>> Begin

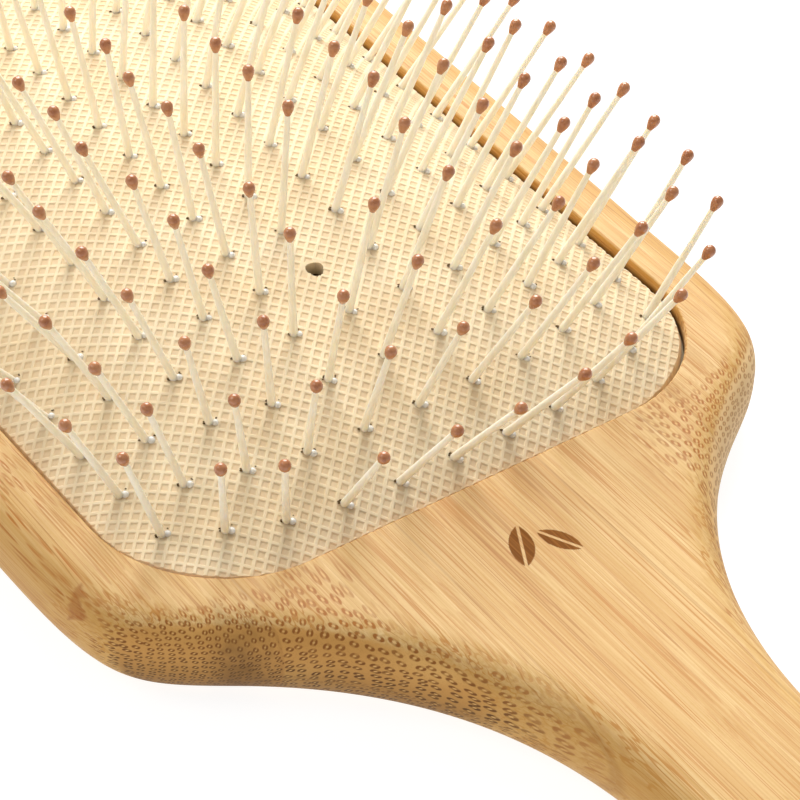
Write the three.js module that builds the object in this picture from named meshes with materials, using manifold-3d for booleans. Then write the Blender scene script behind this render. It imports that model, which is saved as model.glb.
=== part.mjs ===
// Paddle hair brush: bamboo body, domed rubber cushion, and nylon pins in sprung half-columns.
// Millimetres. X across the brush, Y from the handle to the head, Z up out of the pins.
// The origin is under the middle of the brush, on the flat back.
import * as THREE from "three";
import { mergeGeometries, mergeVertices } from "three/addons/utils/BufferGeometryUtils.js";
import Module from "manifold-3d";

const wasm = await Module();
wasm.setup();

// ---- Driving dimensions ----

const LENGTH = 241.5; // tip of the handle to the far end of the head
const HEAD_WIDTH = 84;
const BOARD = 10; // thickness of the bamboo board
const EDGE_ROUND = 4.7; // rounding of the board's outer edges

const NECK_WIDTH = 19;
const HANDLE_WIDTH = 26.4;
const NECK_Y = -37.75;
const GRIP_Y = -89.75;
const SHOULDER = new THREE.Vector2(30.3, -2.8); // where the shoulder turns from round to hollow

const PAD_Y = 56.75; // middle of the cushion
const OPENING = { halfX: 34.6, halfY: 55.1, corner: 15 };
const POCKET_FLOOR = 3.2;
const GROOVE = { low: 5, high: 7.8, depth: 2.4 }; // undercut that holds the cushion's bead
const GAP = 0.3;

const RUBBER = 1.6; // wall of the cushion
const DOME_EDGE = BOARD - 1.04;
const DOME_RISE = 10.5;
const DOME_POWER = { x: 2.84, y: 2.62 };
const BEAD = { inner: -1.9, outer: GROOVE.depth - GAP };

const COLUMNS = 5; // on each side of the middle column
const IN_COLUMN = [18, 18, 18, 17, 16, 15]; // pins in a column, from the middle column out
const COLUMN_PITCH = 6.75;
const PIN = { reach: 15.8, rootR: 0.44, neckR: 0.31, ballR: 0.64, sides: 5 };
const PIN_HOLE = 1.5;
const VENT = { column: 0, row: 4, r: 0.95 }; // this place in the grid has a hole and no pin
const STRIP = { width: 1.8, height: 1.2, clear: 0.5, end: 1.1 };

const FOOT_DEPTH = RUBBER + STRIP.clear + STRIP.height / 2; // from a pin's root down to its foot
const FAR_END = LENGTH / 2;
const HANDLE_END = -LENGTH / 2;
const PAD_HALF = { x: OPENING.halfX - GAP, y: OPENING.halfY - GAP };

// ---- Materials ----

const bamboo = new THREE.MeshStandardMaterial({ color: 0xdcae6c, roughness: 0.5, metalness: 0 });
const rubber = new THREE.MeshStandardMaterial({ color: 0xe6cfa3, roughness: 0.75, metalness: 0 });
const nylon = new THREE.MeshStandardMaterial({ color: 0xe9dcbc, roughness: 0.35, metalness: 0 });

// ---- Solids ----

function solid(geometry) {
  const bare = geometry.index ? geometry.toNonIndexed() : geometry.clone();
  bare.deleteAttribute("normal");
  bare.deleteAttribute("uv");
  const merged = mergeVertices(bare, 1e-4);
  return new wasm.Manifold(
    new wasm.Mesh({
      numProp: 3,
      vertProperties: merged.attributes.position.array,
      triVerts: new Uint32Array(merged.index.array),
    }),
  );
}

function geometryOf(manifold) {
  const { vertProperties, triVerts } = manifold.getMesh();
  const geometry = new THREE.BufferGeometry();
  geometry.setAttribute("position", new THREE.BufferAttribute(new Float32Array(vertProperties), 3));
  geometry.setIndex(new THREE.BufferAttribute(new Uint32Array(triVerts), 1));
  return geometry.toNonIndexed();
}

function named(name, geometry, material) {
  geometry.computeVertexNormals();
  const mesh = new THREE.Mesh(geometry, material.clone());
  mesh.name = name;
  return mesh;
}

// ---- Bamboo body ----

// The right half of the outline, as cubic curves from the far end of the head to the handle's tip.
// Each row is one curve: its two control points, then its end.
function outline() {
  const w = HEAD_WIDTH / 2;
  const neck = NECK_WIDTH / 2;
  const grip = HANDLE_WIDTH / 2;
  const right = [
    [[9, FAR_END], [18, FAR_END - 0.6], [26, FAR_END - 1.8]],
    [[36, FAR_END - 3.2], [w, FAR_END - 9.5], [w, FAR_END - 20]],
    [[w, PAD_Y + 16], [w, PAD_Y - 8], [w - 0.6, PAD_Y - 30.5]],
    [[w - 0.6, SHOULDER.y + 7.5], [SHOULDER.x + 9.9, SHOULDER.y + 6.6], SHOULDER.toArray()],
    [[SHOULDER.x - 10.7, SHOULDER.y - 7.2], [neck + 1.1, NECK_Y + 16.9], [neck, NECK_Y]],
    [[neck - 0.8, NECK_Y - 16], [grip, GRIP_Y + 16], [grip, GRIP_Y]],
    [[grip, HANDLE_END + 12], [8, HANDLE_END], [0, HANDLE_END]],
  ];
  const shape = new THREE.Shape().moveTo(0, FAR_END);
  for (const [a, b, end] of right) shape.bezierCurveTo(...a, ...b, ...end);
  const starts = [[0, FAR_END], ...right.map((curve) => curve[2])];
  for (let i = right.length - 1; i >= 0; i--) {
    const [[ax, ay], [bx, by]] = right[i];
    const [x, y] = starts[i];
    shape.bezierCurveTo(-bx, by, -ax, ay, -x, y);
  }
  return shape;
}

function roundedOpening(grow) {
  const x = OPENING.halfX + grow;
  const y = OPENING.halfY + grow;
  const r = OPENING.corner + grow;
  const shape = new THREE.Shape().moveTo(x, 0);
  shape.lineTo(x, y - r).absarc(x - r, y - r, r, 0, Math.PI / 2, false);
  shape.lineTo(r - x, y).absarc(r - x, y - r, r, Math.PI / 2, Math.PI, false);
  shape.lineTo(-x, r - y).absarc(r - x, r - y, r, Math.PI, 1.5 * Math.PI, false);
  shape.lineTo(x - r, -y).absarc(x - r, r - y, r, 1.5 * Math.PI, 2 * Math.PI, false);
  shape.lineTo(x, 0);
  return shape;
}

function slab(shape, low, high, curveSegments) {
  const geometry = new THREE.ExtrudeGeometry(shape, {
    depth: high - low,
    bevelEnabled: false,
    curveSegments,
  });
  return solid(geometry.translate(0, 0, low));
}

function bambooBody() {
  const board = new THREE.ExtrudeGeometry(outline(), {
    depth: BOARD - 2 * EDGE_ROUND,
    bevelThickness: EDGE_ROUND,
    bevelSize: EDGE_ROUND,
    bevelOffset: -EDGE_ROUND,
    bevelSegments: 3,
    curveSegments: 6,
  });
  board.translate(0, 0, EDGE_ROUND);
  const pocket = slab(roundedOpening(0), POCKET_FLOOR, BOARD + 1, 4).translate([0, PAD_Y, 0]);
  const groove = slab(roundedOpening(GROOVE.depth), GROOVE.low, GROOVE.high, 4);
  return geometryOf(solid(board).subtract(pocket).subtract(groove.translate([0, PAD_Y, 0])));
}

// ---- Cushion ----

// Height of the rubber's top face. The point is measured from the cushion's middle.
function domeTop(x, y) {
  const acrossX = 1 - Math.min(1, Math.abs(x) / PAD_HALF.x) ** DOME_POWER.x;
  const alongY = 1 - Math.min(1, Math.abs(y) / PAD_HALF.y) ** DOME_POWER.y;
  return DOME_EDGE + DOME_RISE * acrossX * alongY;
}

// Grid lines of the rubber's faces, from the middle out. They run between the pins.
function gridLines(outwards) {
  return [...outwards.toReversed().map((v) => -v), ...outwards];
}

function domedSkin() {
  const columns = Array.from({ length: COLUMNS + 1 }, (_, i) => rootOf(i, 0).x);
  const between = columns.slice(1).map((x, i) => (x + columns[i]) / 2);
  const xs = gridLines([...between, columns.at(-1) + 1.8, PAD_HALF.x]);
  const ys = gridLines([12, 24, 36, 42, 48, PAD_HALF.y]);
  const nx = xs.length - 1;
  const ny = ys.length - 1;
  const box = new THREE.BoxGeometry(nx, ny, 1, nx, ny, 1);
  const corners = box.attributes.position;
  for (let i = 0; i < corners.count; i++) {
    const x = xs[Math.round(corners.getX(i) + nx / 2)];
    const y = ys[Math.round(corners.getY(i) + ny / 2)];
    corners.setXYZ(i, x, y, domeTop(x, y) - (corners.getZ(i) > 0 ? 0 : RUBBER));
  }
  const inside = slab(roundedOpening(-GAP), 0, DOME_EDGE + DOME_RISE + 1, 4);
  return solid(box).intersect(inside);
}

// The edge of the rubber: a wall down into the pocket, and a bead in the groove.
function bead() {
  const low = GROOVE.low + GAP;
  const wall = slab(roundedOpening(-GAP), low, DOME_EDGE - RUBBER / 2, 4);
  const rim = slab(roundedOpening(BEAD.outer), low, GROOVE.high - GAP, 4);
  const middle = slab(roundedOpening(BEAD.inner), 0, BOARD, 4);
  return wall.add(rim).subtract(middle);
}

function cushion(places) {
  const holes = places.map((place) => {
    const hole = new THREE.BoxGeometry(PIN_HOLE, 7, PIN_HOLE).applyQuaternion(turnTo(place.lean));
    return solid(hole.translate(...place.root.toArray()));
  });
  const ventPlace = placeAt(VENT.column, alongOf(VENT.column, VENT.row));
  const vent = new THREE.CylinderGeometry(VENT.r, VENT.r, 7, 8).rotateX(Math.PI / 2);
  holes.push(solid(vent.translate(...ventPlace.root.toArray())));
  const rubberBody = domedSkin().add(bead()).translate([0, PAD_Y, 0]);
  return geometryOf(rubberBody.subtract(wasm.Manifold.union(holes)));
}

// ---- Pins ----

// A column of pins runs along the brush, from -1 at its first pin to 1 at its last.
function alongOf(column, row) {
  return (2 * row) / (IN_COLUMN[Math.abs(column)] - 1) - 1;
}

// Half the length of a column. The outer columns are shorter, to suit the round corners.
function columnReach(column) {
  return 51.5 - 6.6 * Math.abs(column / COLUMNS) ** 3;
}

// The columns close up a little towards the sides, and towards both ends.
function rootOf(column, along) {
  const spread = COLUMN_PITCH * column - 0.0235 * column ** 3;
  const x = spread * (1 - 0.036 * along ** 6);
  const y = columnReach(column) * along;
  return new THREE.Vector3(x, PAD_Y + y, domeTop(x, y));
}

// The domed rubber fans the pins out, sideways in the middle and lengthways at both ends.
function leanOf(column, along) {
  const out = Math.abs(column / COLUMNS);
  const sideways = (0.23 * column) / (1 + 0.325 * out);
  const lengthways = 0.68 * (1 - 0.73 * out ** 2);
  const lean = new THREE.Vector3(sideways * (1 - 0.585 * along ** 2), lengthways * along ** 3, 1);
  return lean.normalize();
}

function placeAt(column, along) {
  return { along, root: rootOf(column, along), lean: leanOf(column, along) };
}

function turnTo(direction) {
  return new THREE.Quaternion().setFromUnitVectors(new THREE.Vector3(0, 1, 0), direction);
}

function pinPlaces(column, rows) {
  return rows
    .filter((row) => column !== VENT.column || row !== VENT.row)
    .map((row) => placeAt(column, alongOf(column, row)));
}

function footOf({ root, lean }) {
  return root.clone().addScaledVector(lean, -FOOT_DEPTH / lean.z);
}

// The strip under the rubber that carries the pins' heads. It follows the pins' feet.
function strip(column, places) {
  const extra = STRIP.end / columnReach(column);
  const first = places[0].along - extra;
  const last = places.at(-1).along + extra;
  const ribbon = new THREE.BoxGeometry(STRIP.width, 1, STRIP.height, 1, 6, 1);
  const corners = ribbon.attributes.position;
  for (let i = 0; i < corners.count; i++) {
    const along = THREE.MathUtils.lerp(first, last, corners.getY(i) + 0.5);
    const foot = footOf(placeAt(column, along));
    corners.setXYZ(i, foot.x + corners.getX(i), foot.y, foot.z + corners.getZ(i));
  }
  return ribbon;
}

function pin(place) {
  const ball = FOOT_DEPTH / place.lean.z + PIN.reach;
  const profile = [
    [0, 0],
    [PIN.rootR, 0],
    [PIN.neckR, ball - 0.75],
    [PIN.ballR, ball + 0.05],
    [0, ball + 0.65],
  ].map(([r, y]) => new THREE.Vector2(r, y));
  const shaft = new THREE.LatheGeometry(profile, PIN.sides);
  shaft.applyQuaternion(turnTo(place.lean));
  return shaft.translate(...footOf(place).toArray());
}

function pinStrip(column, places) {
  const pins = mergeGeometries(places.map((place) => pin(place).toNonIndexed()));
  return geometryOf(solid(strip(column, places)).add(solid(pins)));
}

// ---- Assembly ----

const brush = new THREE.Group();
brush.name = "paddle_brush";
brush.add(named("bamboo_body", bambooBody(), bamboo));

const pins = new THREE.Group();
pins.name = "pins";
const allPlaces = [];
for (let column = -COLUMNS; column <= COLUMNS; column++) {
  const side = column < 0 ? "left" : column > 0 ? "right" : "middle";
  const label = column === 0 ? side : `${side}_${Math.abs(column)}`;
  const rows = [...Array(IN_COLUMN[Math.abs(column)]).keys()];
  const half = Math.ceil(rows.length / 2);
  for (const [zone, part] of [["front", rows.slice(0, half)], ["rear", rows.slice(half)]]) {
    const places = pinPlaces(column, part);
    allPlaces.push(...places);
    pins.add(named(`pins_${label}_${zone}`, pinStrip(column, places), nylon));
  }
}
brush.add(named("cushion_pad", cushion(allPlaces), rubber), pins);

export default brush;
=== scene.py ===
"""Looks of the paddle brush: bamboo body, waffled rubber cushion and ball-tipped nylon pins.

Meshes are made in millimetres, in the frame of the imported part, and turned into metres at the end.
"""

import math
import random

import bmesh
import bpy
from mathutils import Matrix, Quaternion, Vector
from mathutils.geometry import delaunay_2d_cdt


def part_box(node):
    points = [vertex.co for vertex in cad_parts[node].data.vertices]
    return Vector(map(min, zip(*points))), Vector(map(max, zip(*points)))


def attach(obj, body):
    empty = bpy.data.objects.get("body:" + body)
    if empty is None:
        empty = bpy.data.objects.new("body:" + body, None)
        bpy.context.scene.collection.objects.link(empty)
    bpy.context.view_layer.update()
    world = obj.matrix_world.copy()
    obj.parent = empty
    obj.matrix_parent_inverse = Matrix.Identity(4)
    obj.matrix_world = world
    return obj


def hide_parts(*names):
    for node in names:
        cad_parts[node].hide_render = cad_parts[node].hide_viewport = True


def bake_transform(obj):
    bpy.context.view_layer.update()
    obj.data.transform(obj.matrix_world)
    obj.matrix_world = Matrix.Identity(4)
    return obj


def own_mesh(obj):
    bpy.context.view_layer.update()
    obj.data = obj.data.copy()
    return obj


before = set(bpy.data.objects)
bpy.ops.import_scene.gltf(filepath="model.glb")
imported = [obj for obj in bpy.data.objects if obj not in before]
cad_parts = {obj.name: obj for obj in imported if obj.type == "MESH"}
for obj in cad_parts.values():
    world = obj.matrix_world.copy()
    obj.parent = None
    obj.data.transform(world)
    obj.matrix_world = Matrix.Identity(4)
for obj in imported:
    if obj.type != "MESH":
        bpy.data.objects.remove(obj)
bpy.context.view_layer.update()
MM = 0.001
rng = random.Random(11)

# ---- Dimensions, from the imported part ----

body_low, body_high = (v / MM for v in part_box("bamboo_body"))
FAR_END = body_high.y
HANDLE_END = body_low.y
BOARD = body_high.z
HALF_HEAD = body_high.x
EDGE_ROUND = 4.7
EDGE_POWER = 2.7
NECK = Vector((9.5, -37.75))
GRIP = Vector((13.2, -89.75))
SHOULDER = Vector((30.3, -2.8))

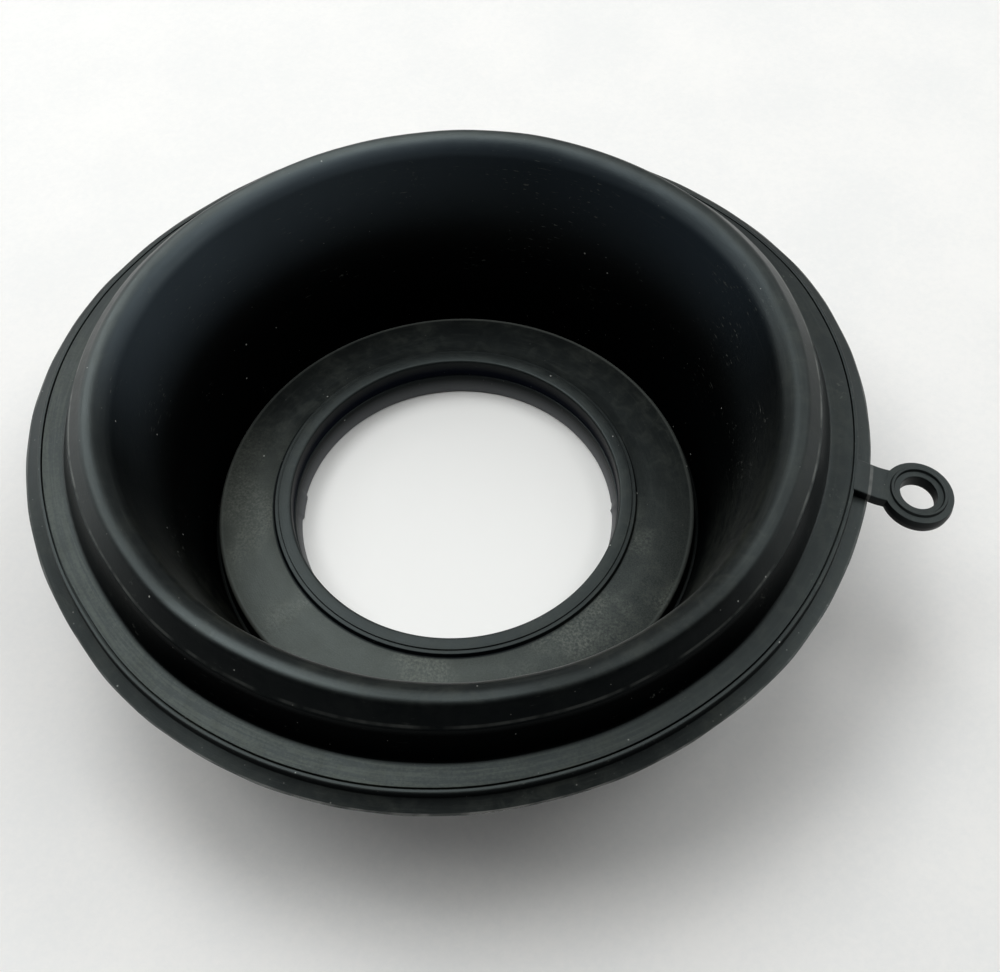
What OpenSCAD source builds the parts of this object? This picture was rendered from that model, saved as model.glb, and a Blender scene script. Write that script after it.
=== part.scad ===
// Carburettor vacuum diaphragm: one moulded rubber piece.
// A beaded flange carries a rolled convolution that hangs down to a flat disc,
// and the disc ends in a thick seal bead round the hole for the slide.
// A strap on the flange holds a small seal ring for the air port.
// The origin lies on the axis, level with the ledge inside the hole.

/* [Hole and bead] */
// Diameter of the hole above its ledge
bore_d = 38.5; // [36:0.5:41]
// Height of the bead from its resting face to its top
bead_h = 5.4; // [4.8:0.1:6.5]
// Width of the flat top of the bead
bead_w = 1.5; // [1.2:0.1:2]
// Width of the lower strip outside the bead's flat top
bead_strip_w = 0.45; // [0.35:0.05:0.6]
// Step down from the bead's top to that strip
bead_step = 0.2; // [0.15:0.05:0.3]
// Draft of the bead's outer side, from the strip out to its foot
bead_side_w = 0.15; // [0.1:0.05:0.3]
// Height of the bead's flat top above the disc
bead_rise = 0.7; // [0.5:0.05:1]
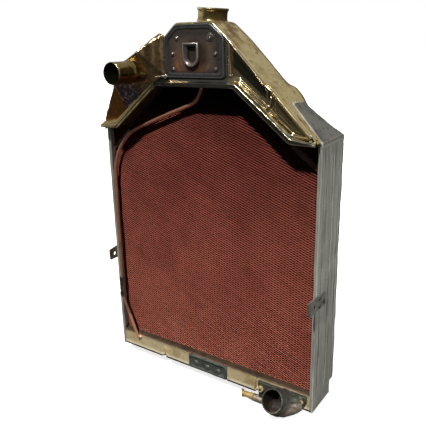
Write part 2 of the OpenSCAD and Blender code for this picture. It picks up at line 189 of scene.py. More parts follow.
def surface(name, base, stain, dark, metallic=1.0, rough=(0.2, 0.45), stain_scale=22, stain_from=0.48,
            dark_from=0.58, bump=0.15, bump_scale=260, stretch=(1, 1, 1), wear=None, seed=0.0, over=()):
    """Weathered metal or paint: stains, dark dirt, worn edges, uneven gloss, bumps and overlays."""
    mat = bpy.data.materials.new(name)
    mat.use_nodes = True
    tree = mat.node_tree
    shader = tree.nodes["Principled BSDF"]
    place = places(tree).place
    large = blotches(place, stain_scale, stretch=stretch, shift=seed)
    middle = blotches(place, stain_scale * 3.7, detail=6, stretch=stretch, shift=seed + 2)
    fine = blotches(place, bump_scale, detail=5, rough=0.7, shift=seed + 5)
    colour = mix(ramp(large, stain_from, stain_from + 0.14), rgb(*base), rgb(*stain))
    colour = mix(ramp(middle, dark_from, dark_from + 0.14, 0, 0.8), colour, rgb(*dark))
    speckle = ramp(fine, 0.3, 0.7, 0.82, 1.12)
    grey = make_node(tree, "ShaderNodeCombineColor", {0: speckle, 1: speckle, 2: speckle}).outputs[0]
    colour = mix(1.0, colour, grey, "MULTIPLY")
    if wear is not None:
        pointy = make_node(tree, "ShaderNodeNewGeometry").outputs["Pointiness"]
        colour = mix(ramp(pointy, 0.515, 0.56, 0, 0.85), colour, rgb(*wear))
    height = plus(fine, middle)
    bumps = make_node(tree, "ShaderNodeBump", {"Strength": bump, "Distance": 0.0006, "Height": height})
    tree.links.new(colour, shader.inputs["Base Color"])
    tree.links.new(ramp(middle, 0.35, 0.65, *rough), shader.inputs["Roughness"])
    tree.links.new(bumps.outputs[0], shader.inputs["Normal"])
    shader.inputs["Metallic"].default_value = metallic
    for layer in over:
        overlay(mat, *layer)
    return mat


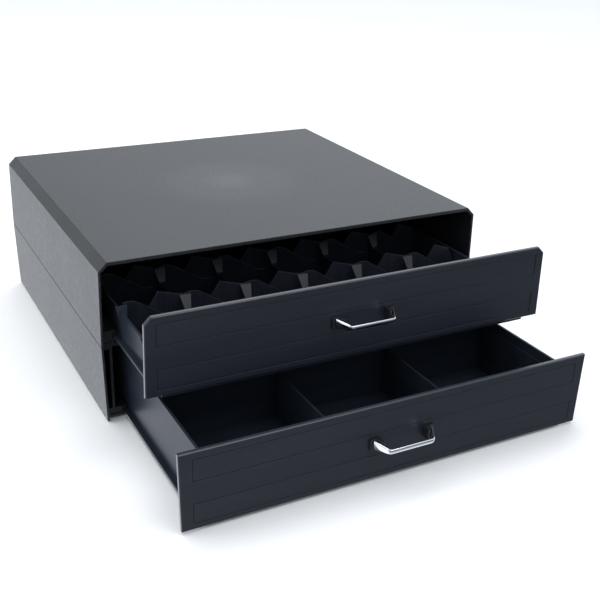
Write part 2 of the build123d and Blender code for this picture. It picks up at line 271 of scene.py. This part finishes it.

>> End

OBJECTIVE:
Extract the lines of the preceding material that run from the line with "const pins = new THREE.Group();" through the line with "if empty is", inclusive, reproducing them exactly and adding nothing.

SOLUTION FOR THIS PROBLEM:
const pins = new THREE.Group();
pins.name = "pins";
const allPlaces = [];
for (let column = -COLUMNS; column <= COLUMNS; column++) {
  const side = column < 0 ? "left" : column > 0 ? "right" : "middle";
  const label = column === 0 ? side : `${side}_${Math.abs(column)}`;
  const rows = [...Array(IN_COLUMN[Math.abs(column)]).keys()];
  const half = Math.ceil(rows.length / 2);
  for (const [zone, part] of [["front", rows.slice(0, half)], ["rear", rows.slice(half)]]) {
    const places = pinPlaces(column, part);
    allPlaces.push(...places);
    pins.add(named(`pins_${label}_${zone}`, pinStrip(column, places), nylon));
  }
}
brush.add(named("cushion_pad", cushion(allPlaces), rubber), pins);

export default brush;
=== scene.py ===
"""Looks of the paddle brush: bamboo body, waffled rubber cushion and ball-tipped nylon pins.

Meshes are made in millimetres, in the frame of the imported part, and turned into metres at the end.
"""

import math
import random

import bmesh
import bpy
from mathutils import Matrix, Quaternion, Vector
from mathutils.geometry import delaunay_2d_cdt


def part_box(node):
    points = [vertex.co for vertex in cad_parts[node].data.vertices]
    return Vector(map(min, zip(*points))), Vector(map(max, zip(*points)))


def attach(obj, body):
    empty = bpy.data.objects.get("body:" + body)
    if empty is None:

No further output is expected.